Richard L. Coulter - ER 203
Argonne National Laboratory
9700 South Cass Avenue
Argonne, IL 60439

Voice: 630 252-5833
Fax: 630 252-5498
Email: rl_coulter@anl.gov


This data set contains hourly profiles of wind speed and direction from
the Atmospheric Boundary Layer Experiments (ABLE) 915 MHz Radar Wind
Profilers operated by the Argonne National Laboratory in the Walnut River 
Watershed in Butler County Kansas (east of Wichita).  Both high and low
power data are included in this data set.  During the IHOP period three
915 MHz wind profilers were in operation.  Data cover the period from 13 
May to 25 June 2002 The data are in ASCII format.


2.1  Instrumentation

The ABLE 915 MHz radar wind profiler with RASS: Three of these profiler 
systems are deployed within the ABLE region. Profiler locations are 
Whitewater, Oxford, and Beaumont, KS. 

General Purpose
The radar wind profiler/RASS (RWP) measures wind profiles from (nominally)
0.1 km to 5 km and virtual temperature profiles from 0.1 km to 2.5 km. It 
operates by transmitting electromagnetic energy into the atmosphere and 
measuring the strength and frequency of backscattered energy. Virtual 
temperatures are recovered by transmitting an acoustic signal vertically and
measuring the electromagnetic energy scattered from the acoustic wavefront.
The propogation speed of the acoustic wave is proportional to the square 
root of the virtual temperature. 

Primary Quantities Measured with System
The primary quantities measured with the system are the intensity and Doppler
frequency of backscattered radiation. The wind speed is determined from the 
Doppler frequency of energy scattered from refractive index fluctuations 
(caused primarily by moisture fluctuations but also by temperature 
fluctuations) embedded within the atmosphere; the virtual temperature is 
determined from the Doppler frequency of microwave energy scattered from 
acoustic energy propogating through the atmosphere. 

Detailed Description
List of Components
The 915 MHz radar wind profiler is manufactured by Radian Corp. It consists 
of a single-phased microstrip antenna array consisting of either four 
(Whitewater and Oxford) or nine (Beaumont) "panels". The antenna is 
approximately 2 or 4 m square and is oriented in a horizontal plane so the
"in-phase" beam travels vertically.

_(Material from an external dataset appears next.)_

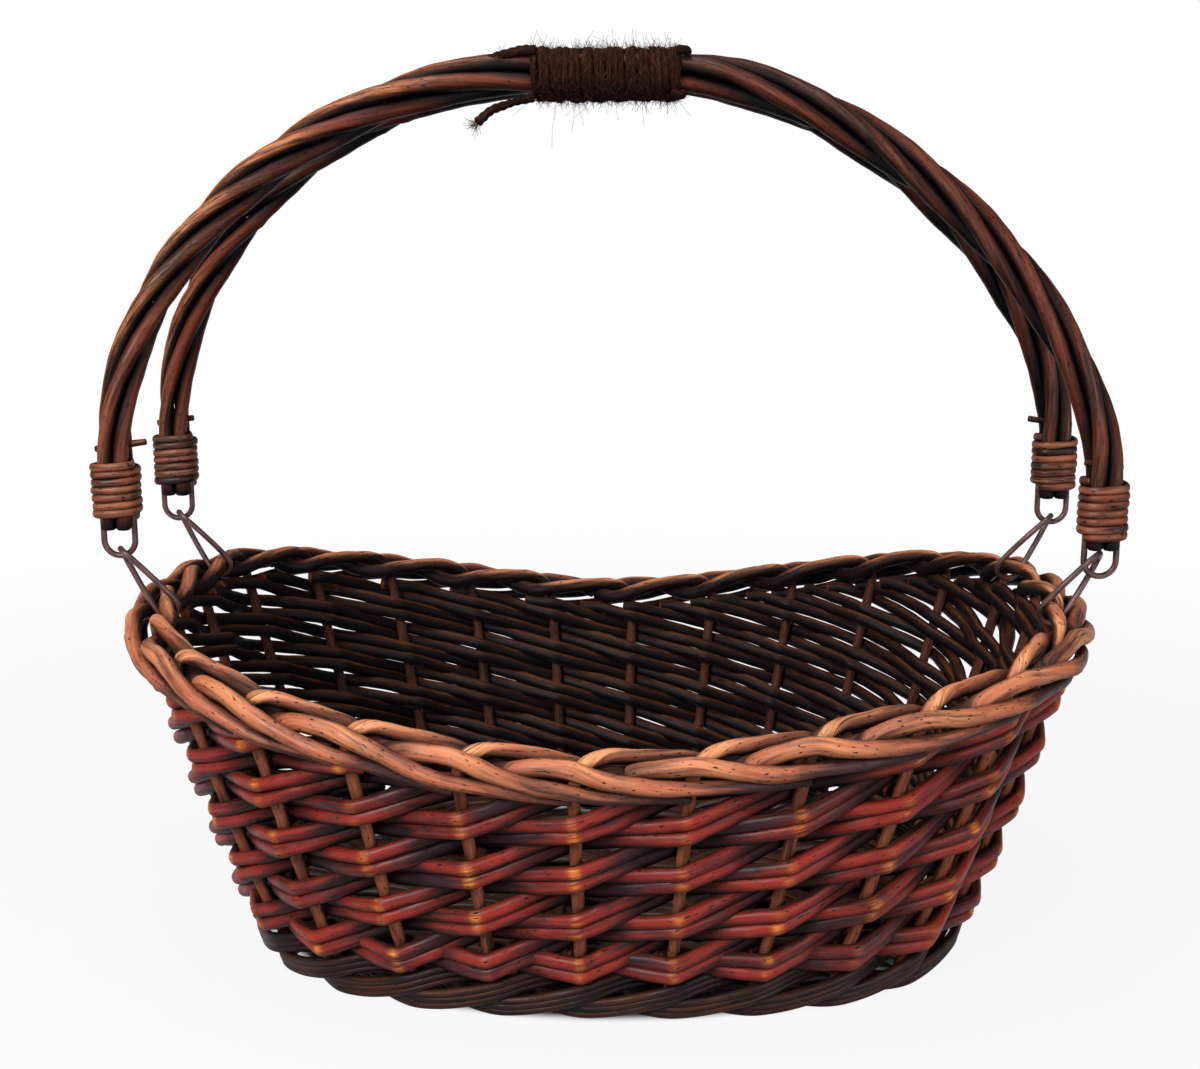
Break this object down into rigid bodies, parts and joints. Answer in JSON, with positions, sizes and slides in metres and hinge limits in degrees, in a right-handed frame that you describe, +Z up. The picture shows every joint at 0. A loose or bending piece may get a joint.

Other components in the system include 
four stationary acoustic sources located at the corners of the antenna, a 
receiver, an interface module, and a computer for data analysis and processing. 

Description of System Configuration and Measurement Methods
The radar wind profilers operate by transmitting in two different vertical 
planes and receiving backscattered energy from refractive index fluctuations 
that are moving with the mean wind. By sampling in the vertical direction and 
in two tilted planes, the three components of motion can be determined. The 
Beaumont and Whitewater systems consist of a single phased array antenna that 
transmits alternately along five pointing directions: one vertical, two in the 
north-south vertical plane (one south of vertical, one north of vertical), and 
two in the east-west vertical plane (one east of vertical, one west of 
vertical). The non-vertical beams are tilted at about 23 degrees from vertical.
The Oxford system has only three pointing directions (one south of vertical, 
one west). Radial components of motion along each pointing direction are 
determined sequentially. It takes, nominally, 30 - 45 seconds (dwell time) to 
determine the radial components from a single pointing direction. Thus, at 
the Beaumont and Whitewater sites the system cycles through five beams (South,
North, East, West, and vertical) at low power, and then cycles the five beams
again at a high power (longer pulse length) setting. Then the whole process 
is repeated. About five minutes elapse before the system returns to the 
beginning of its sequence. Within an averaging interval, the estimates from 
each beam-power combination are saved (11-12 in a 1-hr period) and these 
values are examined and compared at the end of the period to determine the 
consensus-averaged radial components of motion. The Oxford system is slightly
different. When operating in multipower mode it averages in the low power mode 
for 25 minutes, then in the high power mode for 25 minutes. 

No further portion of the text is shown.